# Do you use sketch templates?



## kimarnesen (Jan 9, 2018)

I'm considering creating a sketch template with ensemble patches for the most part. I wonder if anyone else does that, and if it's a good workflow, or if it just gives you extra work because you have to move everything to a new template after the sketch track is finished and do lots of things one more time. 

I was thinking it could include the Albion orchestra, with longs and shorts, some Projectsam Orchestra Essential patches, some Sonokinetic stuff, a piano, some basic orchestral drums and Evolve Mutations loops if it's going to be more hybrid.


----------



## dog1978 (Jan 9, 2018)

I just use the full template. Including some ensembles.


----------



## kimarnesen (Jan 9, 2018)

dog1978 said:


> I just use the full template. Including some ensembles.



Have you made any videos showing your template btw? Love the videos I've seen so far.


----------



## dog1978 (Jan 10, 2018)

kimarnesen said:


> Have you made any videos showing your template btw? Love the videos I've seen so far.


Thank you. I've still not done a video showing my template. In the future. Do you have some special interests? When you subscribe my channel, you will get all new videos.


----------



## kimarnesen (Jan 10, 2018)

dog1978 said:


> Thank you. I've still not done a video showing my template. In the future. Do you have some special interests? When you subscribe my channel, you will get all new videos.



It would just be interesting to see what you use and how you set things up with reverb and mics. But if it’s a secret I’ll understand


----------



## dog1978 (Jan 10, 2018)

No, there are no secrets.  Thanks for your interest, answer and inspiring question. Video will come, soon. And want to do a walkthrough at "Planets" (not Holt's version  )


----------



## kimarnesen (Jan 10, 2018)

dog1978 said:


> No, there are no secrets.  Thanks for your interest, answer and inspiring question. Video will come, soon. And want to do a walkthrough at "Planets" (not Holt's version  )

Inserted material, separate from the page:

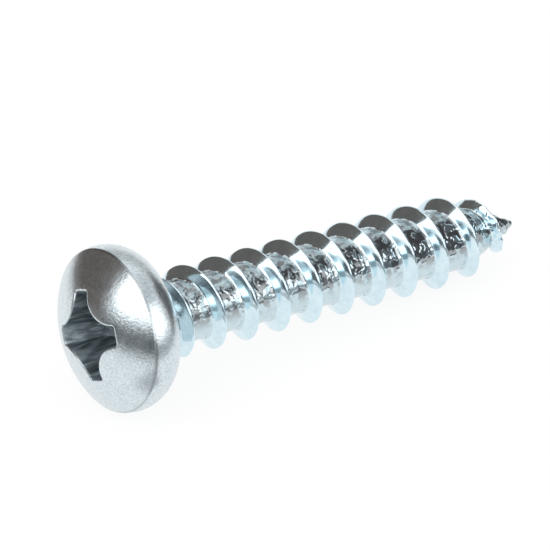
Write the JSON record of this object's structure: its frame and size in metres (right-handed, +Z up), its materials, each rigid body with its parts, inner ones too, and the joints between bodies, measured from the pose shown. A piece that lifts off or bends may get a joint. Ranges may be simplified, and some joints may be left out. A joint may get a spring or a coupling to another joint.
{
  "type": "sheet metal screw",
  "caption": "Pan head sheet metal screw with a cross recess, a coarse right-hand thread up to the head and a sharp gimlet point, in bright zinc plated steel.",
  "frame": {"origin": "on the screw's axis, at the centre of the head's bearing face", "axes": "+Z up. +X is the way the point faces, seen from above; the axis itself dips below it by the rest tilt, because the screw lies on its head's rim and on its last full crests"},
  "size_m": [0.0285, 0.009, 0.009],
  "materials": {
    "zinc_plated_steel": "bright zinc plating, satin on the head and shinier on the rolled thread"
  },
  "bodies": {
    "root": {"screw": "zinc_plated_steel"}
  },
  "joints": []
}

Beautiful, that must be a beautiful planet  And could be a perfect piece to present the template with too.


----------



## markd (Jan 10, 2018)

I use my full template too. My template also includes ensemble patches for strings, brass and woodwinds. It's also got a piano and a simple synth pad. Having these patches for sketching in my main template makes it so easy to convert the sketch to a full orchestration.


----------



## Puzzlefactory (Jan 10, 2018)

Been thinking of setting up a template with just empty Kontakts and a bunch of midi channels, grouped for each of the orchestral sections. For sketching ideas.


----------



## kimarnesen (Jan 10, 2018)

markd said:


> I use my full template too. My template also includes ensemble patches for strings, brass and woodwinds. It's also got a piano and a simple synth pad. Having these patches for sketching in my main template makes it so easy to convert the sketch to a full orchestration.



Sounds reasonable. Do you have sketch patches in one group, like at the top of the template, or with their respective family?


----------



## markd (Jan 10, 2018)

kimarnesen said:


> Sounds reasonable. Do you have sketch patches in one group, like at the top of the template, or with their respective family?


I have them in their respective families/folders.

A lot of the time, I'll use a string ensemble to write the basic chords, then I'll manually break out the ensemble MIDI part into separate MIDI string parts (viola sustain, cello flaut, etc...). By having the ensemble patches in the same family, I can easily open all the tracks in the piano roll editor simply by double-clicking on the String Folder track (which contains all the string MIDI tracks). That makes life so much easier!


----------